═════ Stored records

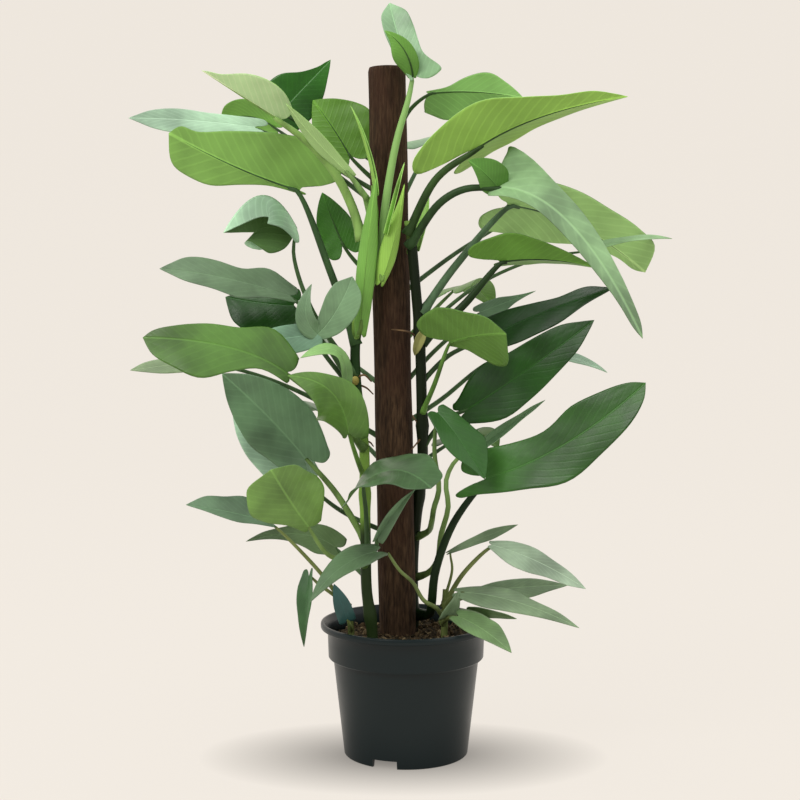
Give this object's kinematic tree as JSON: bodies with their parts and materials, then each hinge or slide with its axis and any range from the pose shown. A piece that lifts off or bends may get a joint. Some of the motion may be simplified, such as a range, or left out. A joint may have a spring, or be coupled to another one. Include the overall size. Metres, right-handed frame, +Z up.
{
  "type": "potted silver queen philodendron",
  "caption": "Climbing philodendron with silvery arrow-shaped leaves on a fibre pole, rooted in bark mix in a round dark plastic nursery pot that stands on a flat surface.",
  "frame": {"origin": "centre of the pot's foot, on the surface that it stands on", "axes": "+Z up along the pot's axis, +X to the right and -Y to the front of the plant as pictured"},
  "size_m": [0.6083, 0.3585, 0.8252],
  "materials": {
    "pot_plastic": "satin dark grey-green moulded plastic",
    "bark_mix": "loose bark chips and fibre, matte",
    "pole_fibre": "rough dark brown fibre, matte",
    "stem_green": "smooth green stem with tan nodes",
    "leaf_lime": "satin lime green young leaf",
    "leaf_young": "satin pale silvery new leaf",
    "leaf_green": "satin mid green leaf, yellower underneath",
    "leaf_silver": "satin silvery blue-green leaf, yellower underneath",
    "leaf_dark": "satin dark green leaf"
  },
  "bodies": {
    "root": {"pot": "pot_plastic", "potting_mix": "bark_mix", "pole": "pole_fibre", "stem_left": "stem_green", "stem_right": "stem_green", "stem_back": "stem_green", "shoot_low_right": "leaf_silver", "shoot_low_left": "leaf_silver", "leaf_top_new": "leaf_young", "leaf_right_top_back": "leaf_green", "leaf_right_lime": "leaf_lime", "leaf_right_silver_long": "leaf_silver", "leaf_right_under_big": "leaf_green", "leaf_right_narrow": "leaf_silver", "leaf_right_under_flat": "leaf_green", "leaf_right_small_back": "leaf_silver", "leaf_right_dark_upper": "leaf_dark", "leaf_right_dark_lower": "leaf_dark", "leaf_right_pale_back": "leaf_silver", "leaf_centre_short": "leaf_green", "leaf_right_narrow_grey": "leaf_silver", "leaf_right_big_low": "leaf_green", "leaf_centre_dark_small": "leaf_dark", "leaf_centre_front": "leaf_silver", "leaf_left_lime": "leaf_lime", "leaf_left_lime_back": "leaf_lime", "leaf_left_dark_top": "leaf_dark", "leaf_left_silver_far": "leaf_silver", "leaf_left_under_big": "leaf_green", "leaf_left_green_back": "leaf_green", "leaf_left_round": "leaf_green", "leaf_left_spear": "leaf_lime", "leaf_left_silver_arch": "leaf_silver", "leaf_left_inner": "leaf_green", "leaf_left_silver_long": "leaf_silver", "leaf_left_dark_behind": "leaf_dark", "leaf_left_grey_lobed": "leaf_silver", "leaf_left_bright": "leaf_green", "leaf_left_pale_back": "leaf_silver", "leaf_left_small_arch": "leaf_green", "leaf_left_hanging": "leaf_silver", "leaf_left_hanging_back": "leaf_silver", "leaf_left_front_green": "leaf_green", "leaf_left_low_green": "leaf_green", "leaf_left_low_silver": "leaf_silver", "leaf_left_front_low": "leaf_green", "leaf_centre_folded": "leaf_silver", "leaf_rear_top_left": "leaf_silver", "leaf_rear_top_right": "leaf_silver", "leaf_rear_high_right": "leaf_silver", "leaf_rear_mid_right": "leaf_green", "leaf_rear_mid_left": "leaf_silver", "leaf_rear_low_left": "leaf_silver", "leaf_rear_low_right": "leaf_dark", "leaf_rear_centre": "leaf_silver", "sheath_left": "leaf_lime", "sheath_right_back": "leaf_lime"}
  },
  "joints": []
}
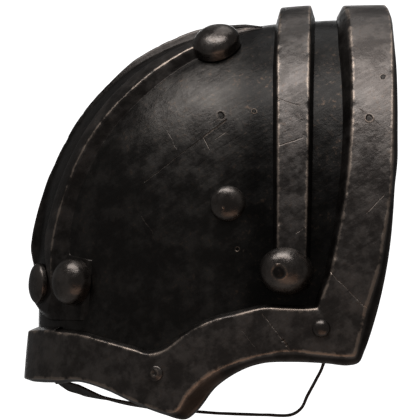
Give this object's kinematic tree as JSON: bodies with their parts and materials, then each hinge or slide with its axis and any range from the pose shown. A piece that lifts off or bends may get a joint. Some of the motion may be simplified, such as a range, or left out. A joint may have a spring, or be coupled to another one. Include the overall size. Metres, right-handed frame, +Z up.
{
  "type": "pauldron",
  "caption": "Blackened steel shoulder plate: hollow dome with raised rim, shoulder band, ridged crest straps, domed rivets and a thin leather arm strap.",
  "frame": {"origin": "the middle of the hollow on the plate's plane of symmetry, where the wearer's shoulder sits; the plate is held up there", "axes": "+X towards the neck, -Y towards the front face of the picture, +Z up; the plate mirrors across Y = 0"},
  "size_m": [0.2237, 0.2284, 0.2481],
  "materials": {
    "dome_steel": "blackened, worn satin",
    "rim_steel": "blackened with bright worn edges",
    "band_steel": "blackened with bright worn edges",
    "strap_steel": "blackened with bright worn edges",
    "rivet_steel": "blackened, rubbed bright on top",
    "leather": "matt black"
  },
  "bodies": {
    "root": {"dome_shell": "dome_steel", "rim_band": "rim_steel", "inner_band": "band_steel", "crest_strap_front": "strap_steel", "band_stud_front": "rivet_steel", "middle_stud_front": "rivet_steel", "corner_rivet_front": "rivet_steel", "ring_rivet_front": "rivet_steel", "crest_rivet_top_front": "rivet_steel", "crest_rivet_outer_front": "rivet_steel", "crest_rivet_inner_front": "rivet_steel", "crest_strap_back": "strap_steel", "band_stud_back": "rivet_steel", "middle_stud_back": "rivet_steel", "corner_rivet_back": "rivet_steel", "ring_rivet_back": "rivet_steel", "crest_rivet_top_back": "rivet_steel", "crest_rivet_outer_back": "rivet_steel", "crest_rivet_inner_back": "rivet_steel", "arm_strap": "leather"}
  },
  "joints": []
}
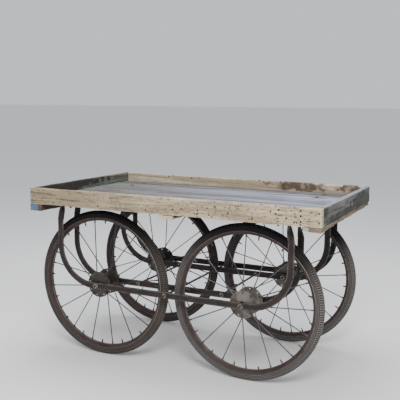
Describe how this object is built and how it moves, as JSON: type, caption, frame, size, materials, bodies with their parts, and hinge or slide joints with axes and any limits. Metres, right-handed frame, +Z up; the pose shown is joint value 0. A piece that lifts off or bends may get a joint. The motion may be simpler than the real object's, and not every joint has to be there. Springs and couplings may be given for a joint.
{
  "type": "hand cart",
  "caption": "Wooden hand cart: a shallow plank tray on spoked wheels that run between bent flat-iron bars.",
  "frame": {"origin": "on the ground under the middle of the whole cart", "axes": "+X along the tray, +Y across it to the rear side, +Z up"},
  "size_m": [1.469, 0.888, 0.818],
  "materials": {
    "board_wood": "weathered, bleached by the sun, stained",
    "deck_wood": "worn grey with scraps of old blue paint",
    "batten_wood": "dark, weathered",
    "rusty_nail": "rusted",
    "flat_iron": "worn dark paint over rust",
    "plated_fastener": "dull plating",
    "plain_rod": "dark, lightly rusted",
    "bearing_steel": "ground and greasy",
    "tyre_rubber": "dusty",
    "tube_rubber": "matte",
    "rim_paint": "worn red-brown paint and rust",
    "hub_steel": "dull, dusty",
    "spoke_steel": "dark, tarnished"
  },
  "bodies": {
    "tray_and_frame": {"deck_plank_1": "deck_wood", "deck_plank_2": "deck_wood", "deck_plank_3": "deck_wood", "deck_plank_4": "deck_wood", "deck_plank_5": "deck_wood", "rim_board_front": "board_wood", "rim_board_left": "board_wood", "rim_board_right": "board_wood", "rim_board_rear_short": "board_wood", "rim_board_rear_long": "board_wood", "batten_left": "batten_wood", "batten_middle": "batten_wood", "batten_right": "batten_wood", "board_nails": "rusty_nail", "deck_nails": "rusty_nail", "bar_front_outer": "flat_iron", "bar_front_inner": "flat_iron", "bar_rear_inner": "flat_iron", "bar_rear_outer": "flat_iron", "foot_bolts": "plated_fastener", "foot_nuts": "plated_fastener", "tie_rod_left": "plain_rod", "tie_rod_middle": "plain_rod", "tie_rod_right": "plain_rod", "rod_nuts": "plated_fastener", "front_left_axle": "plain_rod", "front_right_axle": "plain_rod", "rear_left_axle": "plain_rod", "rear_right_axle": "plain_rod", "bearing_cones": "bearing_steel", "axle_nuts": "plated_fastener", "axle_washers": "plated_fastener"},
    "front_left_wheel": {"front_left_tyre": "tyre_rubber", "front_left_inner_tube": "tube_rubber", "front_left_rim": "rim_paint", "front_left_hub_shell": "hub_steel", "front_left_spokes": "spoke_steel", "front_left_nipples": "spoke_steel", "front_left_bearing_balls": "bearing_steel"},
    "front_right_wheel": {"front_right_tyre": "tyre_rubber", "front_right_inner_tube": "tube_rubber", "front_right_rim": "rim_paint", "front_right_hub_shell": "hub_steel", "front_right_spokes": "spoke_steel", "front_right_nipples": "spoke_steel", "front_right_bearing_balls": "bearing_steel"},
    "rear_left_wheel": {"rear_left_tyre": "tyre_rubber", "rear_left_inner_tube": "tube_rubber", "rear_left_rim": "rim_paint", "rear_left_hub_shell": "hub_steel", "rear_left_spokes": "spoke_steel", "rear_left_nipples": "spoke_steel", "rear_left_bearing_balls": "bearing_steel"},
    "rear_right_wheel": {"rear_right_tyre": "tyre_rubber", "rear_right_inner_tube": "tube_rubber", "rear_right_rim": "rim_paint", "rear_right_hub_shell": "hub_steel", "rear_right_spokes": "spoke_steel", "rear_right_nipples": "spoke_steel", "rear_right_bearing_balls": "bearing_steel"}
  },
  "joints": [
    {"name": "front_left_spin", "type": "hinge", "parent": "tray_and_frame", "child": "front_left_wheel", "pos_m": [-0.3795, -0.294, 0.355], "axis": [0, 1, 0], "continuous": true},
    {"name": "front_right_spin", "type": "hinge", "parent": "tray_and_frame", "child": "front_right_wheel", "pos_m": [0.3645, -0.294, 0.355], "axis": [0, 1, 0], "continuous": true},
    {"name": "rear_left_spin", "type": "hinge", "parent": "tray_and_frame", "child": "rear_left_wheel", "pos_m": [-0.3795, 0.279, 0.355], "axis": [0, 1, 0], "continuous": true},
    {"name": "rear_right_spin", "type": "hinge", "parent": "tray_and_frame", "child": "rear_right_wheel", "pos_m": [0.3645, 0.279, 0.355], "axis": [0, 1, 0], "continuous": true}
  ]
}
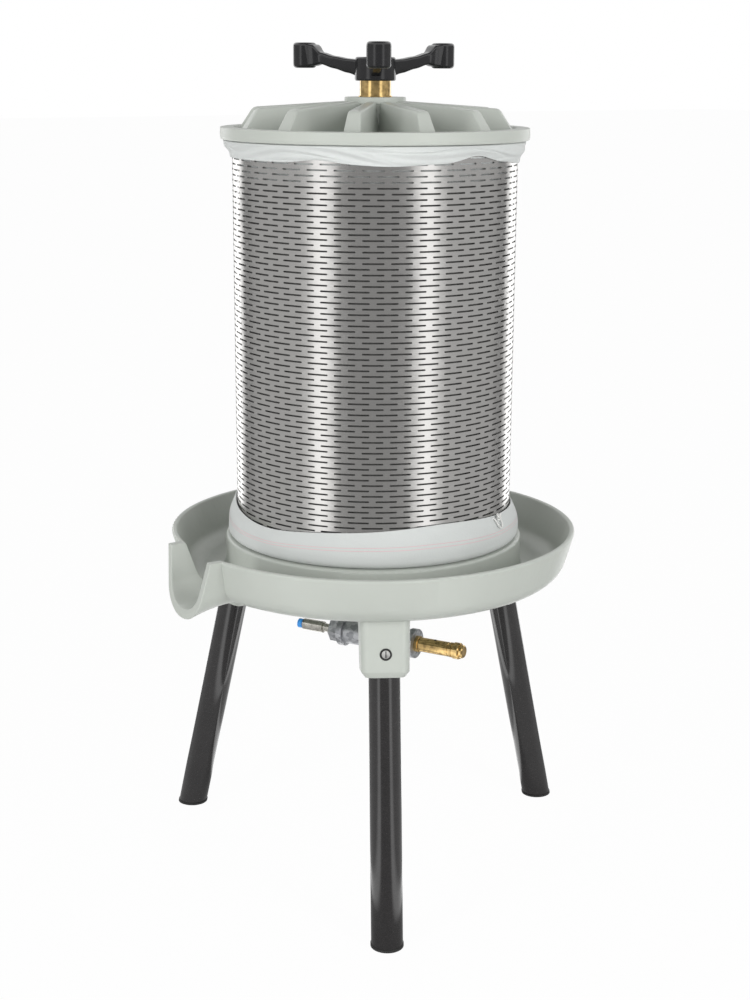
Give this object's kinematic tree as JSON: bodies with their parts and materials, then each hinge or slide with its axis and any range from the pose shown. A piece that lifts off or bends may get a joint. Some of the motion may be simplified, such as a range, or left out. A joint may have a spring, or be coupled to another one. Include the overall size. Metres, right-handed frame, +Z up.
{
  "type": "pneumatic fruit press",
  "caption": "Free-standing bladder press for crushed fruit: slotted round basket with press cloth on a spouted tray, ribbed lid with star nut, splayed tube legs, air fittings below.",
  "frame": {"origin": "on the floor under the middle of the part's outline; the press axis stands 13 mm in front of it", "axes": "+Z up along the press axis, -Y towards the spout, rear leg towards +Y"},
  "size_m": [0.5362, 0.5868, 1.0475],
  "materials": {
    "cast_paint": "satin light grey-green paint on cast metal",
    "leg_coat": "dark grey hammered powder coat",
    "black_plastic": "matt",
    "zinc_steel": "bright zinc plate",
    "rod_steel": "turned steel",
    "seal_rubber": "matt",
    "flange_metal": "turned",
    "stainless": "satin",
    "bladder_rubber": "matt moulded rubber",
    "brass": "turned, bright",
    "black_handle": "glossy moulded",
    "galvanised": "galvanised malleable iron",
    "spring_steel": "drawn wire",
    "nickel": "nickel plate",
    "blue_plastic": "moulded",
    "basket_steel": "satin stainless sheet",
    "cloth": "woven white polyester",
    "cord": "braided white cord"
  },
  "bodies": {
    "root": {"tray": "cast_paint", "rear_leg": "leg_coat", "front_left_leg": "leg_coat", "front_right_leg": "leg_coat", "rear_foot_cap": "black_plastic", "front_left_foot_cap": "black_plastic", "front_right_foot_cap": "black_plastic", "leg_set_screws": "zinc_steel", "tie_rod": "rod_steel", "base_gasket": "seal_rubber", "base_flange": "flange_metal", "core_tube": "stainless", "head_flange": "flange_metal", "rod_seal": "seal_rubber", "bladder": "bladder_rubber", "bladder_bands": "stainless", "flange_nut": "zinc_steel", "rod_washer": "zinc_steel", "rod_nut": "zinc_steel", "tee": "galvanised", "hex_nipple": "galvanised", "coupling": "galvanised", "reducing_bush": "galvanised", "valve_body": "brass", "valve_spring": "spring_steel", "valve_cap": "brass", "push_in_body": "nickel"},
    "basket_set": {"basket": "basket_steel", "press_cloth": "cloth", "drawstring": "cord"},
    "lid_set": {"lid": "cast_paint"},
    "nut_washer": {"thrust_washer": "brass"},
    "star_nut": {"brass_bush": "brass", "star_handle": "black_handle"},
    "hose_collar": {"release_collar": "blue_plastic"},
    "relief_poppet": {"valve_poppet": "brass"}
  },
  "joints": [
    {"name": "basket_lift", "type": "slide", "parent": "root", "child": "basket_set", "axis": [0, 0, 1], "range_m": [0, 0.62]},
    {"name": "lid_lift", "type": "slide", "parent": "basket_set", "child": "lid_set", "axis": [0, 0, 1], "range_m": [0, 0.12]},
    {"name": "nut_rise", "type": "slide", "parent": "lid_set", "child": "nut_washer", "axis": [0, 0, 1], "range_m": [0, 0.0405]},
    {"name": "nut_turn", "type": "hinge", "parent": "nut_washer", "child": "star_nut", "pos_m": [0, -0.01292, 1.02], "axis": [0, 0, 1], "range_deg": [0, 3600]},
    {"name": "collar_press", "type": "slide", "parent": "root", "child": "hose_collar", "axis": [0.8813, 0.4726, 0], "range_m": [0, 0.0015], "stiffness_N_per_m": 500, "springref_m": -0.001},
    {"name": "relief_lift", "type": "slide", "parent": "root", "child": "relief_poppet", "axis": [0.8813, 0.4726, 0], "range_m": [0, 0.0015], "stiffness_N_per_m": 2000, "springref_m": -0.002}
  ],
  "couplings": [
    {"joint": "nut_rise", "follows": "nut_turn", "m_per_rad": 0.00063662}
  ]
}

══════════

» **Instructions to follow**:
Count up the lines in the listing that hold the word "caption", and give that number only.

» **Expected answer**:
5